■ Task brief
Output the entries verbatim, including every line.

— start of Records to use —

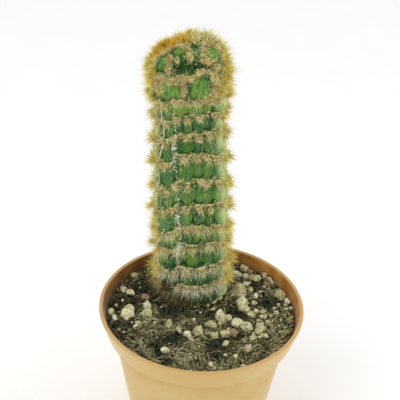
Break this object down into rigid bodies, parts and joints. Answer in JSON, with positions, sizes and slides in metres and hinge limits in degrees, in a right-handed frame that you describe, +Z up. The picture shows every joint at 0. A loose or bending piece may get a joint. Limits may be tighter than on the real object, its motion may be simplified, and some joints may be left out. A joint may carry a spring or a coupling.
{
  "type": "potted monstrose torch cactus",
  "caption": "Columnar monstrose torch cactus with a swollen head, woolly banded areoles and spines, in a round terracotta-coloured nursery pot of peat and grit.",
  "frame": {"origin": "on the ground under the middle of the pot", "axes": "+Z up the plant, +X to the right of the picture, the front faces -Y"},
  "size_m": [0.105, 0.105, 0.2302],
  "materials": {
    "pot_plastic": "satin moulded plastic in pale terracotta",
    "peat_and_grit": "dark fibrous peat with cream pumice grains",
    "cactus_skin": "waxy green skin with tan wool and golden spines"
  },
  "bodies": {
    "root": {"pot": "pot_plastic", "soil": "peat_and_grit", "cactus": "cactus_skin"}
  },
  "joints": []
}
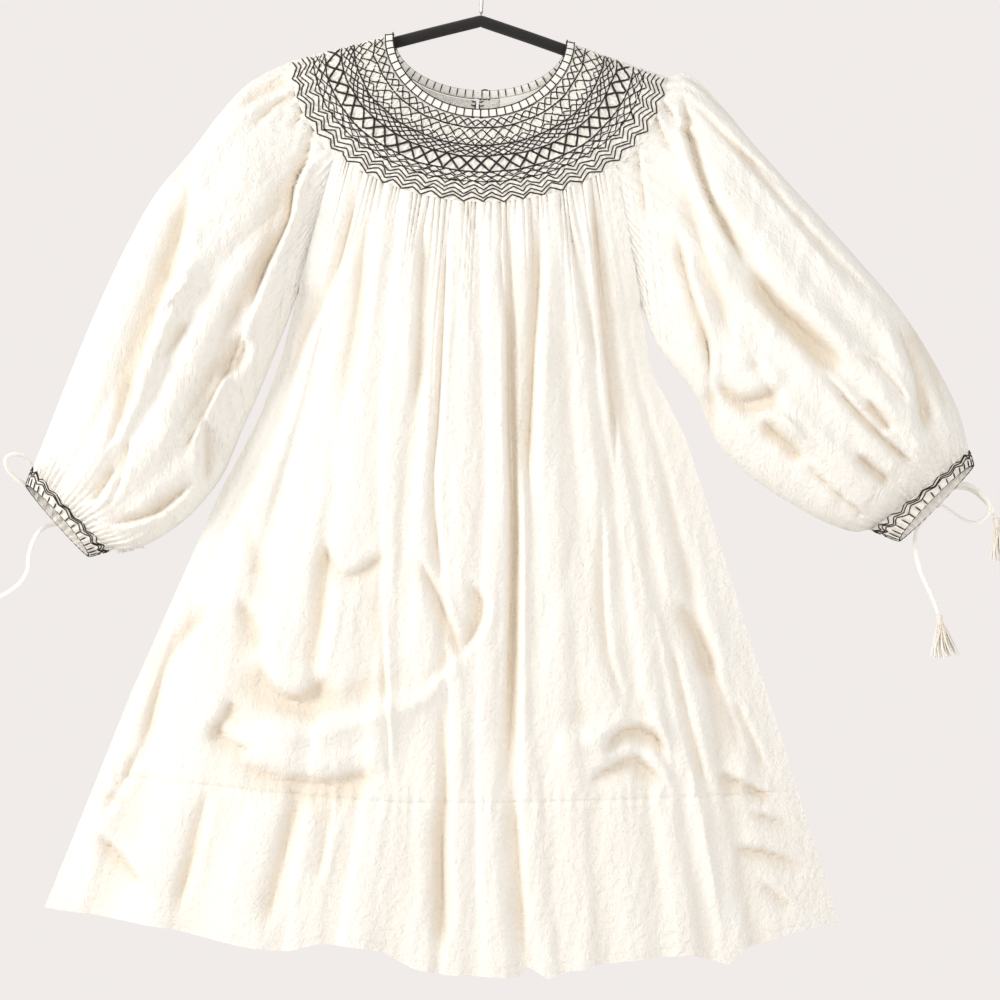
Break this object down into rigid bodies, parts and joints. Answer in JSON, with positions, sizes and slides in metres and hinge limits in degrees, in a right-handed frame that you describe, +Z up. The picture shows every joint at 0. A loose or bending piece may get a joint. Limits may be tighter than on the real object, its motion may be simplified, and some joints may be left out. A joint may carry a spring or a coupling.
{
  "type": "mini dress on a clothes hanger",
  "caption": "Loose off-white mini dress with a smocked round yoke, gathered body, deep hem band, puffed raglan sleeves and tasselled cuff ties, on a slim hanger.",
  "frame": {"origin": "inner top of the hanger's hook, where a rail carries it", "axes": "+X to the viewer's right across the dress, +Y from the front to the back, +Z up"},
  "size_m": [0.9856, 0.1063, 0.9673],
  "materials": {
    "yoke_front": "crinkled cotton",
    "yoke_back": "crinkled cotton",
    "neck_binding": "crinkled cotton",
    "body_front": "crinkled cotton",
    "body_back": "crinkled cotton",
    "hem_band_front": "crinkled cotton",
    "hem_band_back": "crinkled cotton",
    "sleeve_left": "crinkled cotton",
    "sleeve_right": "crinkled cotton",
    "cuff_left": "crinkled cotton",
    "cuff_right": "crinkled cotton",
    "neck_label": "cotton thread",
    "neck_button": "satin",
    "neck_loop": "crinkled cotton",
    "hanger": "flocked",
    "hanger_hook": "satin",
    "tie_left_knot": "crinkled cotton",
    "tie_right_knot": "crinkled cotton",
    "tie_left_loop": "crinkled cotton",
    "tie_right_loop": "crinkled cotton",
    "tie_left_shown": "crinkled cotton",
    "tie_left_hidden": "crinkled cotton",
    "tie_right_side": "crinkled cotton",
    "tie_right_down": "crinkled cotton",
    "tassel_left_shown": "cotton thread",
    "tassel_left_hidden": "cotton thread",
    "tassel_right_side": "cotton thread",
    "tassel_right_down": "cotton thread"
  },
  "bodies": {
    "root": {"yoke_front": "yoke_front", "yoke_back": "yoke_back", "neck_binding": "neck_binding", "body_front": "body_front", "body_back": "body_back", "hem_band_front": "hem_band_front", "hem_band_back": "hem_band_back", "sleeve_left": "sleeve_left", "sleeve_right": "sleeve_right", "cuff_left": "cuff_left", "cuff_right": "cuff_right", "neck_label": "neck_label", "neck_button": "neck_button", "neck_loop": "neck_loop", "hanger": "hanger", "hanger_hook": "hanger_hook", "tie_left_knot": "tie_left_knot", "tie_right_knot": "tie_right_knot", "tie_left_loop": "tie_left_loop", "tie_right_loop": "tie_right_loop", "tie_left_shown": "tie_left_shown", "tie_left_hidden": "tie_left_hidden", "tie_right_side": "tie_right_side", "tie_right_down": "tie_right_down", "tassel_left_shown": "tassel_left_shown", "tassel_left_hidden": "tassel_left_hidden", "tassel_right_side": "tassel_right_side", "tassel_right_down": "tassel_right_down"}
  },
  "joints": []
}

— end of Records to use —

■ Reply to the task
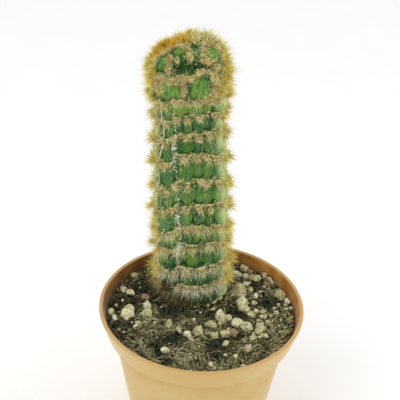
Break this object down into rigid bodies, parts and joints. Answer in JSON, with positions, sizes and slides in metres and hinge limits in degrees, in a right-handed frame that you describe, +Z up. The picture shows every joint at 0. A loose or bending piece may get a joint. Limits may be tighter than on the real object, its motion may be simplified, and some joints may be left out. A joint may carry a spring or a coupling.
{
  "type": "potted monstrose torch cactus",
  "caption": "Columnar monstrose torch cactus with a swollen head, woolly banded areoles and spines, in a round terracotta-coloured nursery pot of peat and grit.",
  "frame": {"origin": "on the ground under the middle of the pot", "axes": "+Z up the plant, +X to the right of the picture, the front faces -Y"},
  "size_m": [0.105, 0.105, 0.2302],
  "materials": {
    "pot_plastic": "satin moulded plastic in pale terracotta",
    "peat_and_grit": "dark fibrous peat with cream pumice grains",
    "cactus_skin": "waxy green skin with tan wool and golden spines"
  },
  "bodies": {
    "root": {"pot": "pot_plastic", "soil": "peat_and_grit", "cactus": "cactus_skin"}
  },
  "joints": []
}
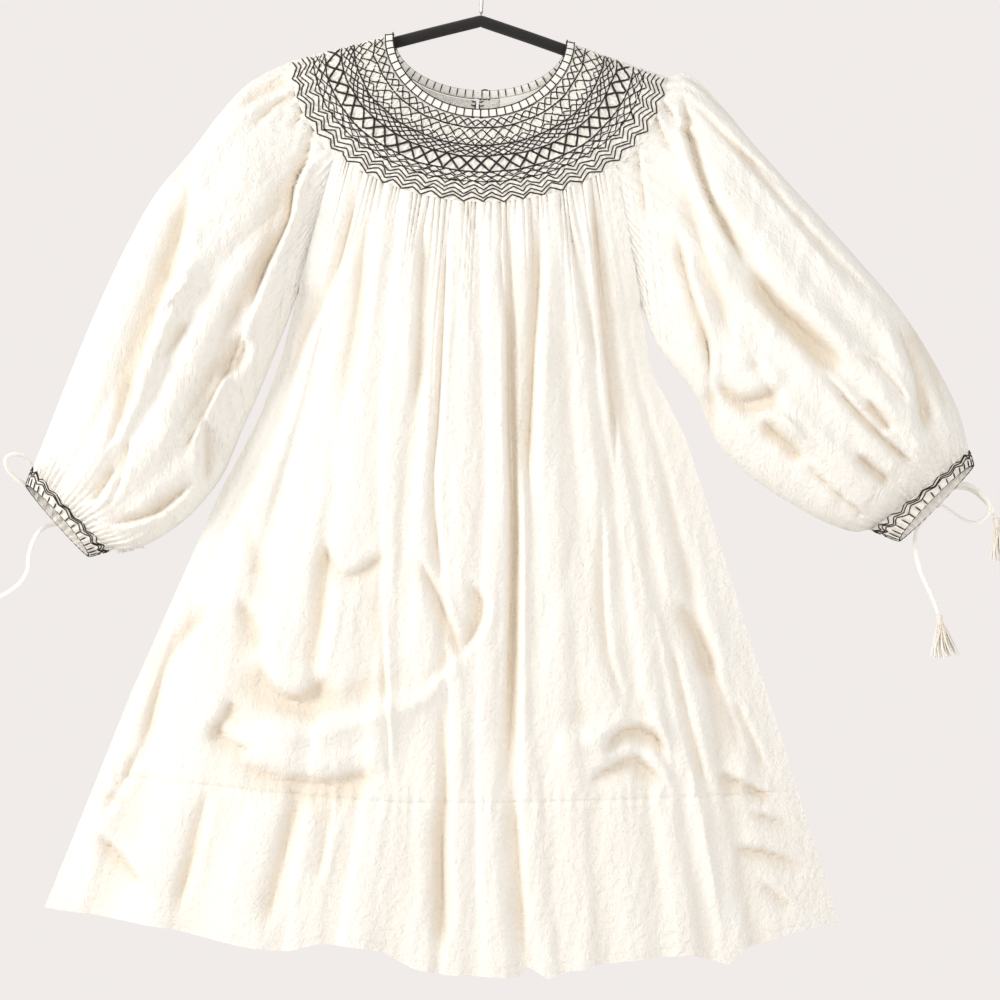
Break this object down into rigid bodies, parts and joints. Answer in JSON, with positions, sizes and slides in metres and hinge limits in degrees, in a right-handed frame that you describe, +Z up. The picture shows every joint at 0. A loose or bending piece may get a joint. Limits may be tighter than on the real object, its motion may be simplified, and some joints may be left out. A joint may carry a spring or a coupling.
{
  "type": "mini dress on a clothes hanger",
  "caption": "Loose off-white mini dress with a smocked round yoke, gathered body, deep hem band, puffed raglan sleeves and tasselled cuff ties, on a slim hanger.",
  "frame": {"origin": "inner top of the hanger's hook, where a rail carries it", "axes": "+X to the viewer's right across the dress, +Y from the front to the back, +Z up"},
  "size_m": [0.9856, 0.1063, 0.9673],
  "materials": {
    "yoke_front": "crinkled cotton",
    "yoke_back": "crinkled cotton",
    "neck_binding": "crinkled cotton",
    "body_front": "crinkled cotton",
    "body_back": "crinkled cotton",
    "hem_band_front": "crinkled cotton",
    "hem_band_back": "crinkled cotton",
    "sleeve_left": "crinkled cotton",
    "sleeve_right": "crinkled cotton",
    "cuff_left": "crinkled cotton",
    "cuff_right": "crinkled cotton",
    "neck_label": "cotton thread",
    "neck_button": "satin",
    "neck_loop": "crinkled cotton",
    "hanger": "flocked",
    "hanger_hook": "satin",
    "tie_left_knot": "crinkled cotton",
    "tie_right_knot": "crinkled cotton",
    "tie_left_loop": "crinkled cotton",
    "tie_right_loop": "crinkled cotton",
    "tie_left_shown": "crinkled cotton",
    "tie_left_hidden": "crinkled cotton",
    "tie_right_side": "crinkled cotton",
    "tie_right_down": "crinkled cotton",
    "tassel_left_shown": "cotton thread",
    "tassel_left_hidden": "cotton thread",
    "tassel_right_side": "cotton thread",
    "tassel_right_down": "cotton thread"
  },
  "bodies": {
    "root": {"yoke_front": "yoke_front", "yoke_back": "yoke_back", "neck_binding": "neck_binding", "body_front": "body_front", "body_back": "body_back", "hem_band_front": "hem_band_front", "hem_band_back": "hem_band_back", "sleeve_left": "sleeve_left", "sleeve_right": "sleeve_right", "cuff_left": "cuff_left", "cuff_right": "cuff_right", "neck_label": "neck_label", "neck_button": "neck_button", "neck_loop": "neck_loop", "hanger": "hanger", "hanger_hook": "hanger_hook", "tie_left_knot": "tie_left_knot", "tie_right_knot": "tie_right_knot", "tie_left_loop": "tie_left_loop", "tie_right_loop": "tie_right_loop", "tie_left_shown": "tie_left_shown", "tie_left_hidden": "tie_left_hidden", "tie_right_side": "tie_right_side", "tie_right_down": "tie_right_down", "tassel_left_shown": "tassel_left_shown", "tassel_left_hidden": "tassel_left_hidden", "tassel_right_side": "tassel_right_side", "tassel_right_down": "tassel_right_down"}
  },
  "joints": []
}